Officials from Costa Rica, El Salvador, Guatemala, Honduras, Nicaragua, Panama and the Dominican Republic were guided by Spanish technical personnel as well as CICAD and UN experts on how to use special techniques in financial intelligence and police investigation. The results of this exercise were evaluated by the members of the police and prosecuting team of Spain, considering it to be a unique event in Latin America.


CICAD Anti-Money Laundering Unit coordinator Rafael Franzini is joined at the head table by prosecutors
Orlan Chavez and Roberto Ramirez of Honduras, and Jorge Monge of Costa Rica at the Antigua workshop.

Learning the ropes of money laundering's web

CICAD's Money Laundering Unit and the Support Commission for the Reform and Modernization of the Justice System (Dominican Republic) held a training course on money laundering for more than 30 judges and prosecutors from different jurisdictions in the country, touching on issues such as criminalization of money laundering, seizures and internatioanl cooperation, among others.
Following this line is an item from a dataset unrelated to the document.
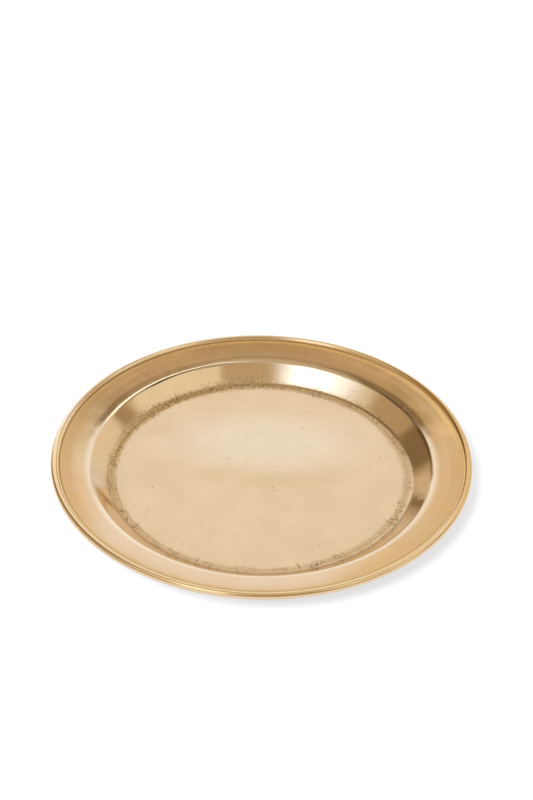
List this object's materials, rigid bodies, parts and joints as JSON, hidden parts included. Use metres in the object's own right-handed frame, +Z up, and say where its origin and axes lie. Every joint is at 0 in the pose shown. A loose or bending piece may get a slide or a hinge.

"We expect these judges and prosecutors to become teachers in other workshops that will be held in the coming months," said Jorge Yumi, the CICAD representative, during the closure of the February 27-28 event in Santo Domingo.

The Spanish consultants, Javier Zaragoza, current anti-drug prosecutor of Spain, Eduardo Fabián Caparros, law professor of the University of Salamanca, and Isidoro Blanco, law professor of the University of Vigo, shared the podium with local experts.

Yumi stated that a mock trial will be held soon in the Dominican Republic, a joint program with the UNODC, "that is a perfect complement to the knowledge acquired in the current course."